Abstract

Genome restructuring is an ongoing process in natural plant populations. The influence of environmental changes on the genome is crucial, especially during periods of extreme climatic fluctuations. Interactions between the environment and the organism manifest to the greatest extent at the limits of the species' ecological niche. Thus, marginal populations are expected to exhibit lower genetic diversity and higher genetic differentiation than central populations, and some models assume that marginal populations play an important role in the maintenance and generation of biological diversity. In this review, long-term data on the cytogenetic characteristics of diploid Aegilops speltoides Tauch populations are summarized and discussed.
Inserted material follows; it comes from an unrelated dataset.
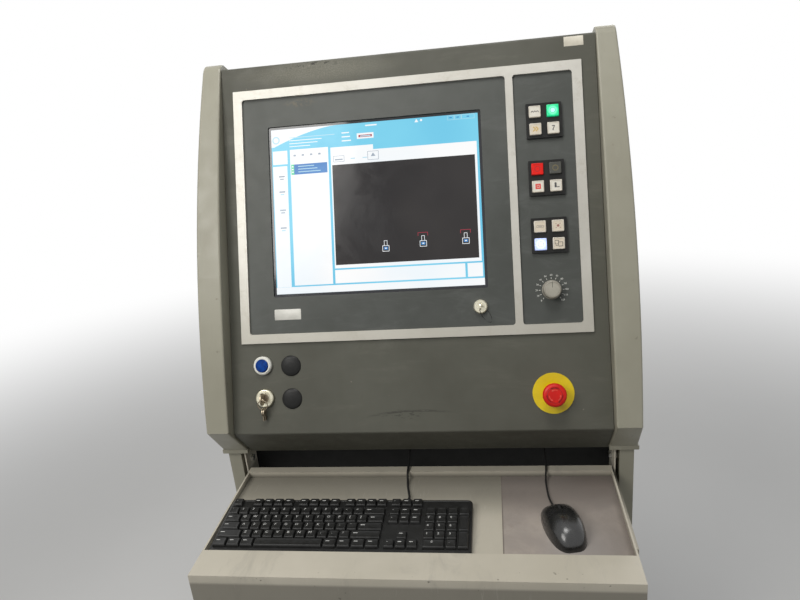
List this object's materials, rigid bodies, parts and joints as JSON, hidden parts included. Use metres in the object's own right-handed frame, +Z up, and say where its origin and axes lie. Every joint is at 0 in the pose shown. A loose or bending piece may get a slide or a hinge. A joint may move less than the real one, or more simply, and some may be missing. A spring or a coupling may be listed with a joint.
{
  "type": "machine operator console",
  "caption": "Free-standing machine operator console: sloped head with display, push-buttons and emergency stop between bowed columns, keyboard tray, two posts on foot bars.",
  "frame": {"origin": "centre of the bounding box on the floor, under the feet", "axes": "+X to the operator's right, +Y from the front to the back, +Z up"},
  "size_m": [0.7938, 0.5672, 1.662],
  "materials": {
    "dark_paint": "satin powder coat",
    "grey_paint": "semi-gloss paint",
    "tray_paint": "semi-gloss paint, worn",
    "black_paint": "matte paint",
    "silver_frame": "satin",
    "panel_paint": "matte paint",
    "display_glass": "glossy",
    "inner_steel": "plain",
    "black_plastic": "fine grain",
    "gloss_black_plastic": "glossy",
    "pale_cap": "satin",
    "green_cap": "lit",
    "red_cap": "lit",
    "dark_cap": "satin",
    "white_cap": "lit",
    "grey_knob": "satin",
    "cream_ring": "satin",
    "blue_lens": "translucent",
    "nickel": "polished",
    "yellow_plastic": "satin",
    "red_plastic": "satin",
    "mat_cloth": "worn mat",
    "zinc_steel": "zinc plated",
    "black_rubber": "matte"
  },
  "bodies": {
    "console": {"head_shell": "dark_paint", "rear_cover": "dark_paint", "left_column": "grey_paint", "right_column": "grey_paint", "left_post": "grey_paint", "right_post": "grey_paint", "left_tray_bracket": "tray_paint", "right_tray_bracket": "tray_paint", "tray": "tray_paint", "left_foot_bar": "grey_paint", "right_foot_bar": "grey_paint", "cross_beam": "grey_paint", "levelling_feet": "zinc_steel", "lower_panel": "black_paint", "bezel_frame": "silver_frame", "screen_panel": "panel_paint", "button_panel": "panel_paint", "display_glass": "display_glass", "display_chassis": "inner_steel", "computer_unit": "inner_steel", "upper_button_block": "black_plastic", "middle_button_block": "black_plastic", "lower_button_block": "black_plastic", "override_pot": "black_plastic", "lamp_ring": "cream_ring", "key_switch_barrel": "nickel", "blanking_plugs": "black_plastic", "estop_disc": "yellow_plastic", "estop_collar": "yellow_plastic", "contact_blocks": "black_plastic", "panel_lock": "nickel", "keyboard": "black_plastic", "keyboard_cord": "black_rubber", "mouse_body": "gloss_black_plastic", "mouse_cord": "black_rubber", "mouse_mat": "mat_cloth", "cord_grommets": "black_rubber", "fasteners": "zinc_steel"},
    "upper_cap_1": {"upper_cap_1": "pale_cap"},
    "upper_cap_2": {"upper_cap_2": "green_cap"},
    "upper_cap_3": {"upper_cap_3": "pale_cap"},
    "upper_cap_4": {"upper_cap_4": "pale_cap"},
    "middle_cap_1": {"middle_cap_1": "red_cap"},
    "middle_cap_2": {"middle_cap_2": "dark_cap"},
    "middle_cap_3": {"middle_cap_3": "pale_cap"},
    "middle_cap_4": {"middle_cap_4": "pale_cap"},
    "lower_cap_1": {"lower_cap_1": "pale_cap"},
    "lower_cap_2": {"lower_cap_2": "pale_cap"},
    "lower_cap_3": {"lower_cap_3": "white_cap"},
    "lower_cap_4": {"lower_cap_4": "pale_cap"},
    "lamp_button": {"lamp_button": "blue_lens"},
    "override_knob": {"override_knob": "grey_knob"},
    "switch_key": {"switch_key": "nickel"},
    "hanging_keys": {"hanging_keys": "nickel"},
    "estop_stem": {"estop_stem": "red_plastic"},
    "estop_head": {"estop_head": "red_plastic"},
    "panel_lock_key": {"panel_lock_key": "nickel"},
    "mouse_left_button": {"mouse_left_button": "gloss_black_plastic"},
    "mouse_right_button": {"mouse_right_button": "gloss_black_plastic"},
    "mouse_wheel": {"mouse_wheel": "black_rubber"}
  },
  "joints": [
    {"name": "upper_cap_1_press", "type": "slide", "parent": "console", "child": "upper_cap_1", "axis": [0, 0.9358, -0.3527], "range_m": [0, 0.003], "stiffness_N_per_m": 800, "springref_m": -0.001},
    {"name": "upper_cap_2_press", "type": "slide", "parent": "console", "child": "upper_cap_2", "axis": [0, 0.9358, -0.3527], "range_m": [0, 0.003], "stiffness_N_per_m": 800, "springref_m": -0.001},
    {"name": "upper_cap_3_press", "type": "slide", "parent": "console", "child": "upper_cap_3", "axis": [0, 0.9358, -0.3527], "range_m": [0, 0.003], "stiffness_N_per_m": 800, "springref_m": -0.001},
    {"name": "upper_cap_4_press", "type": "slide", "parent": "console", "child": "upper_cap_4", "axis": [0, 0.9358, -0.3527], "range_m": [0, 0.003], "stiffness_N_per_m": 800, "springref_m": -0.001},
    {"name": "middle_cap_1_press", "type": "slide", "parent": "console", "child": "middle_cap_1", "axis": [0, 0.9358, -0.3527], "range_m": [0, 0.003], "stiffness_N_per_m": 800, "springref_m": -0.001},
    {"name": "middle_cap_2_press", "type": "slide", "parent": "console", "child": "middle_cap_2", "axis": [0, 0.9358, -0.3527], "range_m": [0, 0.003], "stiffness_N_per_m": 800, "springref_m": -0.001},
    {"name": "middle_cap_3_press", "type": "slide", "parent": "console", "child": "middle_cap_3", "axis": [0, 0.9358, -0.3527], "range_m": [0, 0.003], "stiffness_N_per_m": 800, "springref_m": -0.001},
    {"name": "middle_cap_4_press", "type": "slide", "parent": "console", "child": "middle_cap_4", "axis": [0, 0.9358, -0.3527], "range_m": [0, 0.003], "stiffness_N_per_m": 800, "springref_m": -0.001},
    {"name": "lower_cap_1_press", "type": "slide", "parent": "console", "child": "lower_cap_1", "axis": [0, 0.9358, -0.3527], "range_m": [0, 0.003], "stiffness_N_per_m": 800, "springref_m": -0.001},
    {"name": "lower_cap_2_press", "type": "slide", "parent": "console", "child": "lower_cap_2", "axis": [0, 0.9358, -0.3527], "range_m": [0, 0.003], "stiffness_N_per_m": 800, "springref_m": -0.001},
    {"name": "lower_cap_3_press", "type": "slide", "parent": "console", "child": "lower_cap_3", "axis": [0, 0.9358, -0.3527], "range_m": [0, 0.003], "stiffness_N_per_m": 800, "springref_m": -0.001},
    {"name": "lower_cap_4_press", "type": "slide", "parent": "console", "child": "lower_cap_4", "axis": [0, 0.9358, -0.3527], "range_m": [0, 0.003], "stiffness_N_per_m": 800, "springref_m": -0.001},
    {"name": "lamp_button_press", "type": "slide", "parent": "console", "child": "lamp_button", "axis": [0, 0.9358, -0.3527], "range_m": [0, 0.004], "stiffness_N_per_m": 800, "springref_m": -0.001},
    {"name": "override_turn", "type": "hinge", "parent": "console", "child": "override_knob", "pos_m": [0.2435, 0.03111, 1.24783], "axis": [0, -0.9358, 0.3527], "range_deg": [-135, 135]},
    {"name": "key_switch_turn", "type": "hinge", "parent": "console", "child": "switch_key", "pos_m": [-0.2726, -0.02994, 1.08585], "axis": [0, -0.9358, 0.3527], "range_deg": [-45, 45]},
    {"name": "key_ring_swing", "type": "hinge", "parent": "switch_key", "child": "hanging_keys", "pos_m": [-0.2726, -0.04397, 1.09114], "axis": [-1, 0, 0], "range_deg": [-2, 60]},
    {"name": "estop_press", "type": "slide", "parent": "console", "child": "estop_stem", "axis": [0, 0.9358, -0.3527], "range_m": [0, 0.005]},
    {"name": "estop_twist", "type": "hinge", "parent": "estop_stem", "child": "estop_head", "pos_m": [0.2383, -0.04489, 1.08871], "axis": [0, 0.9358, -0.3527], "range_deg": [0, 40], "stiffness_Nm_per_rad": 0.1, "springref_deg": -11.46},
    {"name": "panel_lock_turn", "type": "hinge", "parent": "console", "child": "panel_lock_key", "pos_m": [0.122, 0.02469, 1.22514], "axis": [0, -0.9358, 0.3527], "range_deg": [0, 90]},
    {"name": "mouse_left_button_press", "type": "hinge", "parent": "console", "child": "mouse_left_button", "pos_m": [0.23975, -0.15533, 0.91702], "axis": [-0.9781, -0.2079, 0], "range_deg": [0, 1], "stiffness_Nm_per_rad": 2, "springref_deg": -0.97},
    {"name": "mouse_right_button_press", "type": "hinge", "parent": "console", "child": "mouse_right_button", "pos_m": [0.23975, -0.15533, 0.91702], "axis": [-0.9781, -0.2079, 0], "range_deg": [0, 1], "stiffness_Nm_per_rad": 2, "springref_deg": -0.97},
    {"name": "mouse_wheel_turn", "type": "hinge", "parent": "console", "child": "mouse_wheel", "pos_m": [0.23539, -0.13479, 0.92452], "axis": [0.9781, 0.2079, 0], "continuous": true}
  ]
}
This species is distributed in and around the Fertile Crescent and is proposed to be the wild progenitor of a number of diploid and polyploid wheat species. In marginal populations of Ae. speltoides, numerical chromosomal aberrations, spontaneous aneuploidy, B-chromosomes, rDNA cluster repatterning and reduction in the species-specific and tribe-specific tandem repeats have been detected. Significant changes were observed and occurred in parallel with changes in plant morphology and physiology. Considerable genomic variation at the chromosomal level was found in the marginal populations of Ae. speltoides. It is likely that a specific combination of gene mutations and chromosomal repatterning has produced the evolutionary trend in each specific case, i.e. for a particular species or group of related species in a given period of time and in a certain habitat. The appearance of a new chromosomal pattern is considered an important factor in promoting the emergence of interbreeding barriers.